Cyca, who has been with UIPAC since 2019, says long-term members like Penny Kerrigan “have been a part of many consultations that are often about the same issue over and over, and nothing seems to be happening or changing.” Kerrigan agrees, adding that she feels past city councils have been more engaged with UIPAC than the one they’re working with now.

“When we went to council, it seemed like the City was overwhelming us with presentations,” says Kerrigan. “There was really limited time for questions, but there were really big things that were happening in the community.”

A month after the National Enquiry for Murdered and Missing Indigenous Women and Girls came out with their calls to justice last June, UIPAC held a meeting to review them. Afterwards, they asked the City to prove that they had taken actions on the calls by September.

“That wasn’t done, and the excuses were, ‘We have to hire people. They haven’t been hired,’ and ‘The hiring process takes a long time.’ By November, I was pretty upset. I worked for the National Enquiry for two years, and so it was really close to my heart,” says Kerrigan.

An Indigenous planner worked with UIPAC when the Truth and Reconciliation Report came out and created a list of all the actions that needed to take place in Vancouver. Still, Kerrigan says the City only moved on a few of the items suggested.

When Indigenous people were facing increased violence and racism during the widespread Wet’suwet’en solidarity demonstrations in February, they asked to meet with the Mayor to find solutions. His office responded by saying the chief of staff would meet with them in a month instead, according to Kerrigan.

“We were used to a mayor who, if he didn’t meet with us, would make sure one of his councillors would meet with us or the deputy mayor,” she says. “They’re not addressing the problem, and the problem is systemic racism in the City of Vancouver.”

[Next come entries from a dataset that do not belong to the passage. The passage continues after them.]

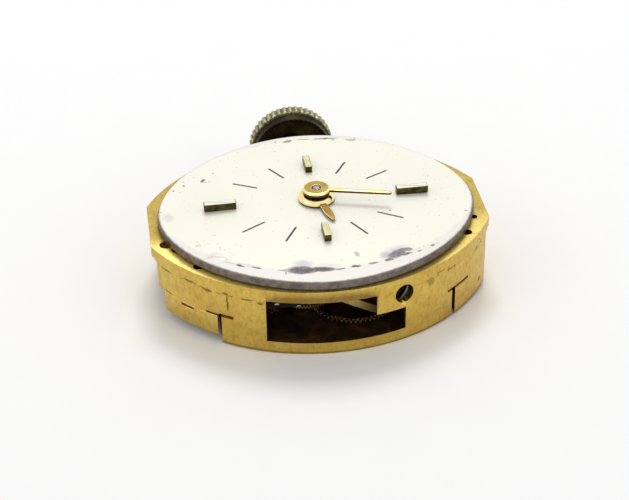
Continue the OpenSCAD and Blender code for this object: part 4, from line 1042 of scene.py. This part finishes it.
@dataclass
class DialWork:
    """Domed dial, its printed hour lines and applied markers."""

    finishes: Finishes
    half_len: float = 7.16
    half_wid: float = 6.29
    power: float = 1.86
    shift: Pair = (-0.03, -0.12)
    dome_r: float = 133.0
    top: float = 3.87
    thick: float = 0.37
    seat_z: float = 3.235
    hole_r: float = 0.58
    edge_round: float = 0.12
    line_w: float = 0.1
    line_t: float = 0.008
    round_steps: int = 540
    across_steps: int = 70
    below_steps: int = 24
    foot_r: float = 0.25
    foot_end: float = 2.06
    lines: tuple[tuple[float, float, float], ...] = (
        (30, 2.885, 4.165), (-30, 2.885, 4.165), (150, 2.885, 4.165), (-150, 2.885, 4.165),
        (60, 2.4, 3.63), (-60, 2.4, 3.63), (120, 2.4, 3.63), (-120, 2.4, 3.63))
    markers: tuple[tuple[float, ...], ...] = (
        (0, 3.64, 5.09, 0.36, 0.32), (180, 3.64, 5.09, 0.36, 0.32), (90, 2.39, 3.47, 0.31, 0.31),
        (-90, 2.39, 3.47, 0.31, 0.31))
    foot: Pair = (2.549, -4.835)

    def height(self, r: Array | float) -> Array:
        """Height of the dome at a distance from the axis: z = top - R + sqrt(R^2 - r^2)."""
        return self.top - self.dome_r + np.sqrt(self.dome_r**2 - np.asarray(r, float) ** 2)

    def reach(self, angle: Array) -> Array:
        """Outline's distance at an angle: (|cos/a|^n + |sin/b|^n) to the power -1/n."""
        n = self.power
        along, across = np.abs(np.cos(angle) / self.half_len), np.abs(np.sin(angle) / self.half_wid)
        return (along**n + across**n) ** (-1 / n)

    def disc(self) -> Shell:
        """The dial: a section of dome, rounded rim, wall and underside, carried round from hole to outline.

        Every point of the section has a share of the way from the hole to the outline, an inset and a drop.

        Returns:
            The shell with material 0 on top, 1 on the rim wall and 2 below.
        """
        angle = np.linspace(0, 2 * np.pi, self.round_steps, endpoint=False)
        arc = np.linspace(0, np.pi / 2, 7)[1:]
        e, many, few = self.edge_round, self.across_steps, self.below_steps
        top = np.column_stack([np.linspace(0, 1, many), np.zeros(many), np.zeros(many)])
        top[-1] = (1, e, 0)
        rim = np.column_stack([np.ones(6), e * (1 - np.sin(arc)), e * (1 - np.cos(arc))])
        wall = np.column_stack([np.ones(5), np.zeros(5), np.linspace(e, self.thick - 0.04, 6)[1:]])
        low = np.column_stack([np.linspace(1, 0, few), np.zeros(few), np.full(few, self.thick)])
        low[0, 1] = 0.04
        section = np.concatenate([top, rim, wall, low])
        share, inset, drop = (section[:, k][:, None] for k in range(3))
        outline = self.reach(angle)[None, :] - inset
        x, y = (self.hole_r * c + (s + outline * c - self.hole_r * c) * share
                for c, s in ((np.cos(angle), self.shift[0]), (np.sin(angle), self.shift[1])))
        z = self.height(np.hypot(x, y)) - drop
        z = np.where(drop > 0.3, np.maximum(z, self.seat_z), z)
        slots = np.repeat([0, 1, 2], [many + 1, 10, few])[: len(section)]
        shell = Shell().add(np.stack([x, y, z], -1), wrap_rows=True, slot=slots)
        base = float(self.height(math.hypot(*self.foot))) - self.thick + 0.01
        profile = rounded([(0, self.foot_end), (self.foot_r, self.foot_end), (self.foot_r, base), (0, base)],
                          0.03, closed=False)
        for sign in (-1, 1):
            shell.add(turned(profile, 40, (sign * self.foot[0], sign * self.foot[1])), slot=2)
        return shell

    def hour_lines(self) -> Shell:
        """Printed lines: thin low bars that follow the dome, with rounded tops.

        The section is half an ellipse over the line's width, carried along each line's radius.
        """
        shell = Shell()
        along = np.linspace(0, 1, 26)[:, None]
        around = np.linspace(0, 2 * np.pi, 12, endpoint=False)[None, :]
        fade = np.sqrt(np.clip(1 - (2 * along - 1) ** 24, 0, 1))
        for turn, inner, outer in self.lines:
            r = inner + (outer - inner) * along + 0 * around
            side = self.line_w / 2 * np.cos(around) * fade
            z = self.height(r) + self.line_t * np.sin(around) * fade
            shell.add(spun(np.stack([r, side, z], -1), turn))
        return shell

    def batons(self) -> Shell:
        """Applied markers: bevelled bars standing on two posts each.

        Material 0 is on the sides, 1 on the polished tops and 2 on the matt tops.
        """
        shell = Shell()
        for index, (turn, inner, outer, width, high) in enumerate(self.markers):
            base = float(self.height(inner)) + 0.01
            bevel, top_slot = (0.035, 1) if index < 2 else (0.024, 2)
            half = width / 2
            outline = rounded([(inner, -half), (outer, -half), (outer, half), (inner, half)], 0.02, 4)
            levels = [(0.012, base), (0, base + 0.012), (0, base + high - bevel),
                      (bevel * 0.45, base + high - bevel * 0.25), (bevel, base + high)]
            grid = carried(outline, levels)
            grid = spun(grid, turn)
            shell.add(grid, slot=np.array([0, 0, 0, 0 if index < 2 else top_slot]))
            shell.cap(grid[0][::-1], 0).cap(grid[-1], top_slot)
            for sign in (-1, 1):
                place = np.array([(inner + outer) / 2 + sign * (outer - inner) * 0.3, 0, 0])
                place = spun(place[None, :], turn)[0]
                profile = np.array([(0, base - 0.34), (0.07, base - 0.34), (0.07, base - 0.001),
                                    (0, base - 0.001)])
                shell.add(turned(profile, 24, (place[0], place[1])), slot=0)
        return shell

    def build(self) -> None:
        """Makes and places the dial's pieces."""
        f = self.finishes
        Piece("dial_disc", self.disc().mesh("dial_disc"), f.several("dial", "dial_edge", "dial_back"),
              Body.FRAME.value,
              Slot.DIAL.value, ("dial",), 40).place()
        Piece("hour_lines", self.hour_lines().mesh("hour_lines"), f.several("ink"), Body.FRAME.value,
              Slot.DIAL.value).place()
        Piece("applied_markers", self.batons().mesh("applied_markers"),
              f.several("marker_side", "marker_top", "marker_matt"),
              Body.FRAME.value, Slot.MARKER.value, ("hour_markers",), 12).place()


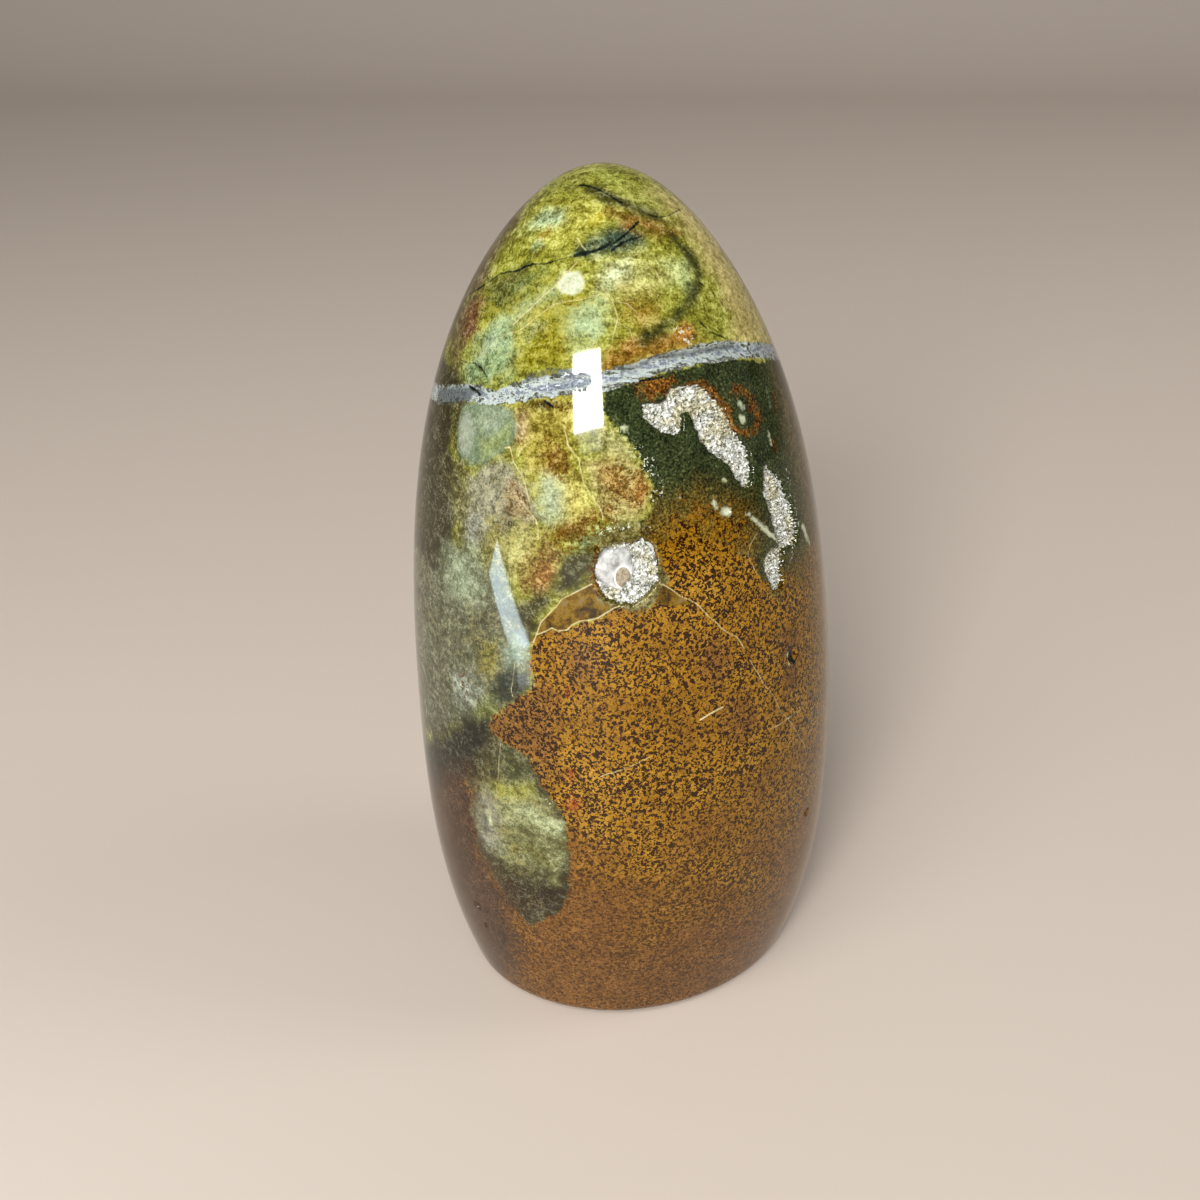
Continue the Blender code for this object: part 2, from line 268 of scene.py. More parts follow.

UIPAC has a meeting once every two months where they take formal actions like approving statements or putting motions forward to Council. Because of how far apart each meeting is, Cyca says “it can be really difficult to respond in a timely fashion to any issue that’s happening in the city.”

“The arrest of Maxwell Johnson and his granddaughter at the Bank of Montreal in December is something that, as a committee, we’ve been wanting to form a response to for a while but it’s so hard to advance those issues in the structure that our advisory committee is made to operate within,” she continues.

“We’re bound by procedures like Robert’s Rules of Order, we’re limited in our ability to make public statements, and it seems kind of contradictory that a group of Indigenous people are made to operate in this really colonial context and framework.”

They would like to be better supported in communicating with other committees and groups with goals that intersect with UIPAC’s.

“The really sweeping nature of all these recommendations being consolidated into one letter stems from … how difficult it is for us to respond to things in a timely manner and our feeling that, as a committee, there were so many issues that we wanted to address that it was overwhelming to try and address them one by one because we were always behind,” says Cyca.

She hopes the letter highlights how systemic racism and colonial practices are present within civic institutions.

“A lot of our concerns were around moving past this consultation phase of discussing issues into an action phase where they’re making commitments to make changes or dedicate funding to some of these commitments,” she says.

“The councillors who are our liaisons, Adriane Carr and Christine Boyle, are really engaged. I believe that they have good intentions and a really genuine desire to advance this work, but the way the committee is structured, the way we’re able to engage with the Mayor and Council, the way we can engage with the public — there are just so many barriers to getting this work done.”

Kerrigan emphasizes that everything listed on the letter is urgent, but creating an Indigenous Relations department could make a big impact on how UIPAC functions.

“It’s bureaucratic, and it would still be bureaucratic with an Indigenous department, but we’ll have a City and a department that understands next steps, that have the ability to work on reconciliation every single day,” she says.